PROBLEM DETAILS: Copy out all of the material exactly as presented.

DATA PROVIDED:
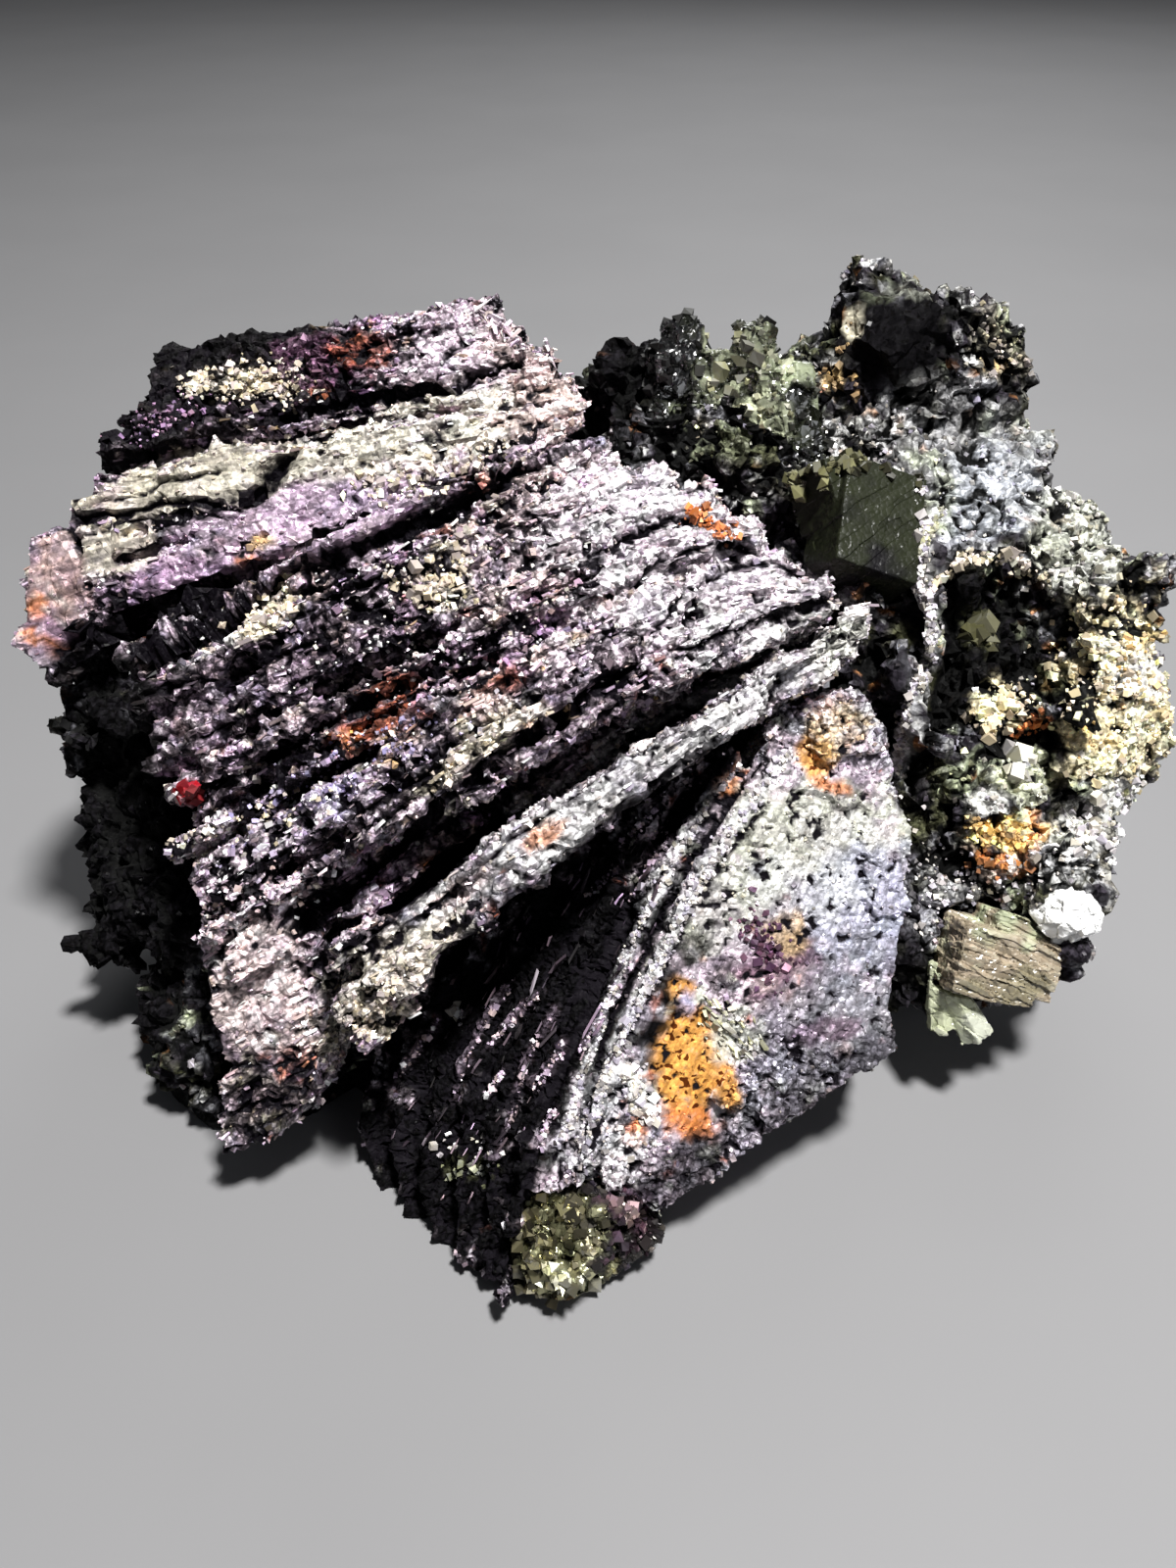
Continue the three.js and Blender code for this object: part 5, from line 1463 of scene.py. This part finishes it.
# Floor, lights and camera.
room = {"floor": 3.0, "lift": -0.00002, "pale": (0.155, 0.155, 0.16, 1), "paler": (0.175, 0.175, 0.18, 1)}
half = room["floor"]
corners = [(-half, -half, 0), (half, -half, 0), (half, half, 0), (-half, half, 0)]
floorMesh = bpy.data.meshes.new("floor")
floorMesh.from_pydata(corners, [], [(0, 1, 2, 3)])
floorMaterial, floorTree, floorShader = startMaterial("pale floor")
floorNoise = noise(floorTree, 30.0, 3.0, objectPlace(floorTree))["Fac"]
floorColour = blendColours(floorTree, floorNoise, room["pale"], room["paler"])
floorTree.links.new(floorColour, floorShader["Base Color"])
floorShader["Roughness"].default_value = 0.7
floor = addObject("floor", floorMesh, floorMaterial)
floor.location.z = room["lift"]

lamps = {
    "key": {"at": (0.085, -0.085, 0.39), "size": 0.05, "power": 4.1, "colour": (1.0, 0.99, 0.97)},
    "fill": {"at": (0.30, -0.28, 0.22), "size": 0.25, "power": 0.20, "colour": (0.94, 0.96, 1.0)},
    "back": {"at": (0.10, 0.40, 0.30), "size": 0.30, "power": 0.9, "colour": (1.0, 1.0, 1.0)},
}
aimedAt = Vector((0.002, -0.002, 0.02))
for name, lamp in lamps.items():
    light = bpy.data.lights.new(name, "AREA")
    light.shape = "DISK"
    light.size = lamp["size"]
    light.energy = lamp["power"]
    light.color = lamp["colour"]
    holder = bpy.data.objects.new(name, light)
    bpy.context.scene.collection.objects.link(holder)
    holder.location = lamp["at"]
    holder.rotation_euler = (aimedAt - holder.location).to_track_quat("-Z", "Y").to_euler()

sky = {"colour": (0.80, 0.84, 0.90, 1), "strength": 0.085}
world = bpy.data.worlds.new("studio")
bpy.context.scene.world = world
world.use_nodes = True
world.node_tree.nodes["Background"].inputs["Color"].default_value = sky["colour"]
world.node_tree.nodes["Background"].inputs["Strength"].default_value = sky["strength"]
bpy.context.scene.view_settings.view_transform = "Standard"

camera = bpy.data.cameras.new("camera")
camera.lens = view["lens"]
camera.sensor_width = view["sensor"]
camera.clip_start = view["near"]
cameraHolder = bpy.data.objects.new("camera", camera)
bpy.context.scene.collection.objects.link(cameraHolder)
cameraHolder.location = view["at"]
cameraHolder.rotation_euler = (math.radians(showFace["lean"]), 0, 0)
bpy.context.scene.camera = cameraHolder

print("scene ready")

ANSWER TO THIS EXERCISE:
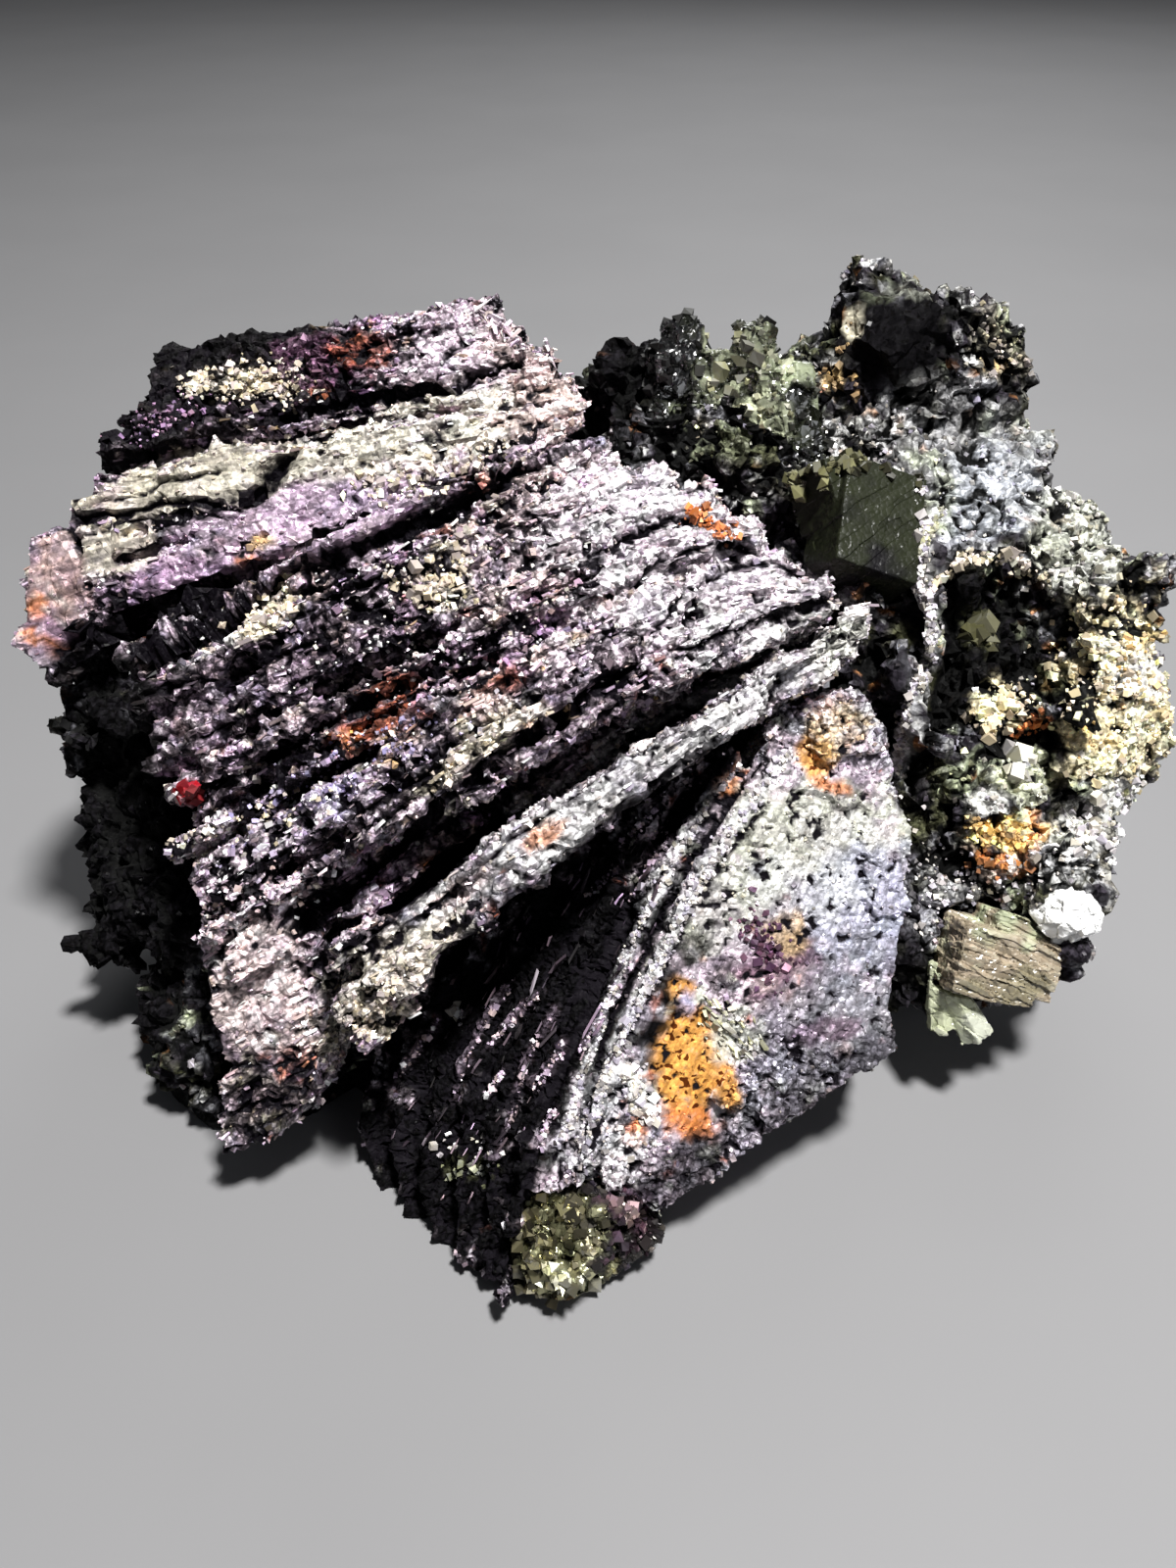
Continue the three.js and Blender code for this object: part 5, from line 1463 of scene.py. This part finishes it.
# Floor, lights and camera.
room = {"floor": 3.0, "lift": -0.00002, "pale": (0.155, 0.155, 0.16, 1), "paler": (0.175, 0.175, 0.18, 1)}
half = room["floor"]
corners = [(-half, -half, 0), (half, -half, 0), (half, half, 0), (-half, half, 0)]
floorMesh = bpy.data.meshes.new("floor")
floorMesh.from_pydata(corners, [], [(0, 1, 2, 3)])
floorMaterial, floorTree, floorShader = startMaterial("pale floor")
floorNoise = noise(floorTree, 30.0, 3.0, objectPlace(floorTree))["Fac"]
floorColour = blendColours(floorTree, floorNoise, room["pale"], room["paler"])
floorTree.links.new(floorColour, floorShader["Base Color"])
floorShader["Roughness"].default_value = 0.7
floor = addObject("floor", floorMesh, floorMaterial)
floor.location.z = room["lift"]

lamps = {
    "key": {"at": (0.085, -0.085, 0.39), "size": 0.05, "power": 4.1, "colour": (1.0, 0.99, 0.97)},
    "fill": {"at": (0.30, -0.28, 0.22), "size": 0.25, "power": 0.20, "colour": (0.94, 0.96, 1.0)},
    "back": {"at": (0.10, 0.40, 0.30), "size": 0.30, "power": 0.9, "colour": (1.0, 1.0, 1.0)},
}
aimedAt = Vector((0.002, -0.002, 0.02))
for name, lamp in lamps.items():
    light = bpy.data.lights.new(name, "AREA")
    light.shape = "DISK"
    light.size = lamp["size"]
    light.energy = lamp["power"]
    light.color = lamp["colour"]
    holder = bpy.data.objects.new(name, light)
    bpy.context.scene.collection.objects.link(holder)
    holder.location = lamp["at"]
    holder.rotation_euler = (aimedAt - holder.location).to_track_quat("-Z", "Y").to_euler()

sky = {"colour": (0.80, 0.84, 0.90, 1), "strength": 0.085}
world = bpy.data.worlds.new("studio")
bpy.context.scene.world = world
world.use_nodes = True
world.node_tree.nodes["Background"].inputs["Color"].default_value = sky["colour"]
world.node_tree.nodes["Background"].inputs["Strength"].default_value = sky["strength"]
bpy.context.scene.view_settings.view_transform = "Standard"

camera = bpy.data.cameras.new("camera")
camera.lens = view["lens"]
camera.sensor_width = view["sensor"]
camera.clip_start = view["near"]
cameraHolder = bpy.data.objects.new("camera", camera)
bpy.context.scene.collection.objects.link(cameraHolder)
cameraHolder.location = view["at"]
cameraHolder.rotation_euler = (math.radians(showFace["lean"]), 0, 0)
bpy.context.scene.camera = cameraHolder

print("scene ready")